My heart has been lifted so many times, as I have learned how I have helped families through giving to some fund to help send a child to an expensive hospital thousands of miles away for specialized medical care, or providing food for a needy family, or nice clothes for a single mother who needs to go apply for a job to help her children. Tithing – giving back – is not just good for those in need, but, it fulfills a need within each of us to be a part of something bigger than ourselves. The return on investment is immense – not just in monetary value to our society and culture, but in emotional and social benefits as well.
The second financial advice my father gave me was to invest. At the time, I didn’t have a lot of money to invest. My work in radio as a disk jockey was not an extremely profitable one in rural Mississippi. But, still, I placed another 10 percent of my income into a safe annuity at the time. $25 a week isn’t a lot of money, but, with sheltered investments in high, moderate and low risk opportunities, what started out as a $1,300 a year contribution in 1988 continues to grow – even in this down economy.
Thirteen hundred dollars a year has grown, and my investments have both increased in amount and types of investments.
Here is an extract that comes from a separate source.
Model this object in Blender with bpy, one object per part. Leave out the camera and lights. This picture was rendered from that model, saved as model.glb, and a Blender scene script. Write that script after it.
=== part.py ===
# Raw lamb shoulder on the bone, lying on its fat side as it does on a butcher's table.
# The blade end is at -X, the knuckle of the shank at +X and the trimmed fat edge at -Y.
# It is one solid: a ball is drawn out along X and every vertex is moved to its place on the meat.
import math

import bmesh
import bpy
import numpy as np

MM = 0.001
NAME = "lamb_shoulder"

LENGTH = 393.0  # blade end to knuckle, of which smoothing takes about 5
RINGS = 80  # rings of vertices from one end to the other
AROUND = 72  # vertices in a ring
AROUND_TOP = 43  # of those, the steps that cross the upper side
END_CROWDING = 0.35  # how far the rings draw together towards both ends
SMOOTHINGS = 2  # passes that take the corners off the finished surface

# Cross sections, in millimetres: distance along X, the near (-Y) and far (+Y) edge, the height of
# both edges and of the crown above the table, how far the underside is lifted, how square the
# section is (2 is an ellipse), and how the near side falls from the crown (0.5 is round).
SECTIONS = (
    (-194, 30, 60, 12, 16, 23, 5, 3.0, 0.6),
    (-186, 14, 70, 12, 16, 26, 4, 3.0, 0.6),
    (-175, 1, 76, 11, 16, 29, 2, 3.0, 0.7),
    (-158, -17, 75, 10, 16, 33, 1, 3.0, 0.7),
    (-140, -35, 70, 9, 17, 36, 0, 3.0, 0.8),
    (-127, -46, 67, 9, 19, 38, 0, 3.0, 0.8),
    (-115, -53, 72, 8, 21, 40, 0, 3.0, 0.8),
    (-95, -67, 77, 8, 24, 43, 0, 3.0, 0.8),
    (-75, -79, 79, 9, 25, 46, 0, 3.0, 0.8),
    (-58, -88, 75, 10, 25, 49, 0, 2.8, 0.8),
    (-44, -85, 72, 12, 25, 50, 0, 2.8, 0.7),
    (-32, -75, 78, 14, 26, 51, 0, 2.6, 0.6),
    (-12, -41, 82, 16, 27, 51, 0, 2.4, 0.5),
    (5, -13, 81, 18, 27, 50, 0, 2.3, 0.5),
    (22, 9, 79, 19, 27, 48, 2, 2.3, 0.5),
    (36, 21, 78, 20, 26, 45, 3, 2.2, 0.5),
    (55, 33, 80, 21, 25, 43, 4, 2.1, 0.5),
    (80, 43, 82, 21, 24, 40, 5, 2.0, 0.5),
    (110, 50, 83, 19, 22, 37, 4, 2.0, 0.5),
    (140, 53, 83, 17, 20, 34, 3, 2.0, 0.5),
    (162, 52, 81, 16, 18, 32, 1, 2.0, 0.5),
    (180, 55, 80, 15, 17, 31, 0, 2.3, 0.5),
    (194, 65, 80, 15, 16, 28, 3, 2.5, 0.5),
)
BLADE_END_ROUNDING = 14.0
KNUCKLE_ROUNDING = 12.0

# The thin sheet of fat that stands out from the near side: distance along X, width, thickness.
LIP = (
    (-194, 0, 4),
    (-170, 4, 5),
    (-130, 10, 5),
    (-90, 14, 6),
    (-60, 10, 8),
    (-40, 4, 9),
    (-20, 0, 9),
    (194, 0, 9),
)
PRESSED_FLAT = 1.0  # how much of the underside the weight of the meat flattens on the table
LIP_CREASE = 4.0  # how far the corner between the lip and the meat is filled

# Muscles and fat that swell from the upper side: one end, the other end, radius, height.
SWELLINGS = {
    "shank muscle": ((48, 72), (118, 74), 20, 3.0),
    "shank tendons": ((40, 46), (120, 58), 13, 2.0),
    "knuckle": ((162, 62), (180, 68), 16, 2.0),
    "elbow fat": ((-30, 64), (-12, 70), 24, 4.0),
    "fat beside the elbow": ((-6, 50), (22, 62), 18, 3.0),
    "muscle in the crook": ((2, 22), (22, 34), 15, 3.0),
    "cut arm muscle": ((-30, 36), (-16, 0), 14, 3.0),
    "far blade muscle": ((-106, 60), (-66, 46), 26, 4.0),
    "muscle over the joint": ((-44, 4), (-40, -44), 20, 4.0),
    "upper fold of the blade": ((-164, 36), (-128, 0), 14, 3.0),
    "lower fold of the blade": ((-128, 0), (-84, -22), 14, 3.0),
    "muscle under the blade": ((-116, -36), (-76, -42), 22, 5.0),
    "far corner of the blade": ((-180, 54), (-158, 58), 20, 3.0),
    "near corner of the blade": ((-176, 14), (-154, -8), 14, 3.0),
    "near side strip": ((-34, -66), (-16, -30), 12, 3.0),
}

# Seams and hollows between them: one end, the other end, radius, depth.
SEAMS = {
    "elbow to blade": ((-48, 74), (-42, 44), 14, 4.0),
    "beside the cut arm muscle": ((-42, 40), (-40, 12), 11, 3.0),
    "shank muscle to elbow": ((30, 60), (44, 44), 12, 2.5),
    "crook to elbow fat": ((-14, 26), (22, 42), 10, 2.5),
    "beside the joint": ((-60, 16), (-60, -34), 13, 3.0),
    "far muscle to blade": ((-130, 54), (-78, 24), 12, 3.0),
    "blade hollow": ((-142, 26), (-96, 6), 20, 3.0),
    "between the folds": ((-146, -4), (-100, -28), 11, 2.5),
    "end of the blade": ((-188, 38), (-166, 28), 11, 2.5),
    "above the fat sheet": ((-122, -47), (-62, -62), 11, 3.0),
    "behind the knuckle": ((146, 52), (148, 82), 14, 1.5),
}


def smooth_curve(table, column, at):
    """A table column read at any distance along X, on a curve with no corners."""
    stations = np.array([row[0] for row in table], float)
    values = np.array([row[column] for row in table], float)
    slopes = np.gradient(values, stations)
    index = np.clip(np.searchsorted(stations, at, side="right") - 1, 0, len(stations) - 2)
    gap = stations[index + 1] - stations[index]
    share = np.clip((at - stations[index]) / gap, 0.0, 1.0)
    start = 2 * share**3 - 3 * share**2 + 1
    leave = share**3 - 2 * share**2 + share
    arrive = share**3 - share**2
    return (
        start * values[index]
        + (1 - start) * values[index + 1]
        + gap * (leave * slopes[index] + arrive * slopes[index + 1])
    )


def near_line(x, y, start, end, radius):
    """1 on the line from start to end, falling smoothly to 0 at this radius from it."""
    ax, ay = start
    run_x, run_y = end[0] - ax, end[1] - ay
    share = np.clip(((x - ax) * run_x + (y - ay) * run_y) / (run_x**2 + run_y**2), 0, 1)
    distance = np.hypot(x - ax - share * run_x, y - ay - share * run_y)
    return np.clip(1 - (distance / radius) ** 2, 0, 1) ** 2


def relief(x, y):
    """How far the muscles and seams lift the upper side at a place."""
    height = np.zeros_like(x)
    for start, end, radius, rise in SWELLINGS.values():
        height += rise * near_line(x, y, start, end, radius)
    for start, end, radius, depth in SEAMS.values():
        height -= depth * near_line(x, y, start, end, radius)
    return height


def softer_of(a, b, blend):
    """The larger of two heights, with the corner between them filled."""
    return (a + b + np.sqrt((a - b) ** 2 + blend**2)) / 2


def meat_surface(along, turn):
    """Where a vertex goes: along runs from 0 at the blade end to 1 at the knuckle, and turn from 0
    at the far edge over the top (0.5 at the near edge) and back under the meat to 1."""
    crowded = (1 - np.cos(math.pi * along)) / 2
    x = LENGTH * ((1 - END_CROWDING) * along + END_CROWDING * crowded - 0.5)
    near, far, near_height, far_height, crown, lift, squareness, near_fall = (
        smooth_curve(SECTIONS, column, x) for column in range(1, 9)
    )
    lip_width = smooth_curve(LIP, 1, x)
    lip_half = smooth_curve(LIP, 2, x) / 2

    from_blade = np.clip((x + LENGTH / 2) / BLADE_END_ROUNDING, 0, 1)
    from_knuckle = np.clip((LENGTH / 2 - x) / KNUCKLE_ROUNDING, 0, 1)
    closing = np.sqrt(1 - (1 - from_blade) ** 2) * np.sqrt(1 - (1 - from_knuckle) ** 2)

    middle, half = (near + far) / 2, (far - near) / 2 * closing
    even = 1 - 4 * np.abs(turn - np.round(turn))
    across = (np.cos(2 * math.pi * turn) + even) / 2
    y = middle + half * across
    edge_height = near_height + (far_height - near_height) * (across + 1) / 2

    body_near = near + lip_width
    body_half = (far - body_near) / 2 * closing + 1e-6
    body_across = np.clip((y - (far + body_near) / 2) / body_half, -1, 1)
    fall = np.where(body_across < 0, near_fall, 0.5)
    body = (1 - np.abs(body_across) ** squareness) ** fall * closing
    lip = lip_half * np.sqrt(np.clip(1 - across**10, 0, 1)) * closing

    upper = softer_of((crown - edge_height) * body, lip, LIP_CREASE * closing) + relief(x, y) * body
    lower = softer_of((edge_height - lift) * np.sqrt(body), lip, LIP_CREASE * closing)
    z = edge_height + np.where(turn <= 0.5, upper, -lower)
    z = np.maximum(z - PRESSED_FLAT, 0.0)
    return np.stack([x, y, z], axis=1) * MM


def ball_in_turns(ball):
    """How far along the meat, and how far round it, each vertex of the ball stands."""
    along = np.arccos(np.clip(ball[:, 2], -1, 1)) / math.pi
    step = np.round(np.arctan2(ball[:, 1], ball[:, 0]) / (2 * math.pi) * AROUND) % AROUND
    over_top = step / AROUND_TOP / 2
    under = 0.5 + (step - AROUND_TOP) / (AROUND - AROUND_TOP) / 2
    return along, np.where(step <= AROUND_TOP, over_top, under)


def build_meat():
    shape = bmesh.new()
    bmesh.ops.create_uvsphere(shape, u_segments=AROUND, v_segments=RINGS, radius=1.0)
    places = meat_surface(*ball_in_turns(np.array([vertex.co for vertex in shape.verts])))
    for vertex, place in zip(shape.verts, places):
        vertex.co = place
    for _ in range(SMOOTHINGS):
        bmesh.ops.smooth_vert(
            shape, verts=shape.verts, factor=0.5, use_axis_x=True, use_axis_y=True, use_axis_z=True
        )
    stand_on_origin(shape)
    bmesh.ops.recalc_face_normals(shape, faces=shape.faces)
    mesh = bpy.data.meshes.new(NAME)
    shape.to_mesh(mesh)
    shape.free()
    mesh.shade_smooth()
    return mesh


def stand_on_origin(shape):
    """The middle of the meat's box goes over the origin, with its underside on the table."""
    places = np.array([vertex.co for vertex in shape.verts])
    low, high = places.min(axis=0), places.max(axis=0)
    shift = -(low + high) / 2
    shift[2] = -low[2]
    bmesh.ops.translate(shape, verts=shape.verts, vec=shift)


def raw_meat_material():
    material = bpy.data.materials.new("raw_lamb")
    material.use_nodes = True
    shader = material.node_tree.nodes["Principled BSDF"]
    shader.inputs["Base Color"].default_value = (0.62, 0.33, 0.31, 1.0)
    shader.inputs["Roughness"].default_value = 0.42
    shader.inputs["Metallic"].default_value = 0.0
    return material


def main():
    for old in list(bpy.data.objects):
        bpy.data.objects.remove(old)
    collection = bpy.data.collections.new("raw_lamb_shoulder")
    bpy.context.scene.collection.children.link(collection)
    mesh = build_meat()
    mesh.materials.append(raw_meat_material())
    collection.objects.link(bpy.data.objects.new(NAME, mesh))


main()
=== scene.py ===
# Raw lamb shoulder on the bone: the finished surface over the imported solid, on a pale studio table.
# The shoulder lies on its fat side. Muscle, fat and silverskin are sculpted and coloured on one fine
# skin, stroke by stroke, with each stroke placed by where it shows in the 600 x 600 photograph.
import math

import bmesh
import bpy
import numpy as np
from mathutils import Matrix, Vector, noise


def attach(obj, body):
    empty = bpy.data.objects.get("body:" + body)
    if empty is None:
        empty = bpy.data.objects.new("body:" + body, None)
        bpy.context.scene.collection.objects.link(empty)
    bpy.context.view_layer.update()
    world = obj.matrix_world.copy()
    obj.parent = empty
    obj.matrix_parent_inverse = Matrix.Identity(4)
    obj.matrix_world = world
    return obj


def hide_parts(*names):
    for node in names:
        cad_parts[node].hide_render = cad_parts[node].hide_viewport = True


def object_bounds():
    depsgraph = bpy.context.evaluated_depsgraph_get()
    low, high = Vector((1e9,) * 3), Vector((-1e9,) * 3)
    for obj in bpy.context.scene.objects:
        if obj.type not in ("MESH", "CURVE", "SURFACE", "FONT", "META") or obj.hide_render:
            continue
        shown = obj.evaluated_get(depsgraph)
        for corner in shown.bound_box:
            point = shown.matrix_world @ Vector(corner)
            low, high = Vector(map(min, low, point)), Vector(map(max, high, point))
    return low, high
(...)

But, I keep that annuity in place. It’s a reminder of why I invest… and of the truth my father taught me. “Put the money in, leave it in, don’t ever touch it, and let it grow,” he told me. “If you’ll do that,” he said, “when you have to take it out, you’ll be very happy you did.”
He was so very correct!
Next year, I turn 50. I’m nowhere near retirement. But, if I wanted to, I could! My measly $25 a week contribution increased to about $75 a week before I started investing into other vehicles. When I began to diversify, I continued to keep that annuity investment going… but, back at the $25 a week level.
There have been times, I was tempted to just pull that annuity out and spend it, re-invest it, or just get it out of that account. Resistance to temptation is very difficult at times… especially after the government’s housing finance debacle that led to the 2008 collapse. I was tempted to pull all of my investments out and just bury them in jars in the backyard. The interest rate might have been even better, especially if I had planted trees nearby those jars!
But, I kept investing. In that annuity, and money markets, and other retirement funds. Still, that annuity fund I began at age 23 provides for me the security my wife and I need to know that we’ll be ok today, and in the future. It will provide for us the funds we need to survive – and to thrive! Today, my investments are above seven digits in value – because I followed my dad’s advice. Put it in. Keep putting it in. And never take it out, until the day you retire.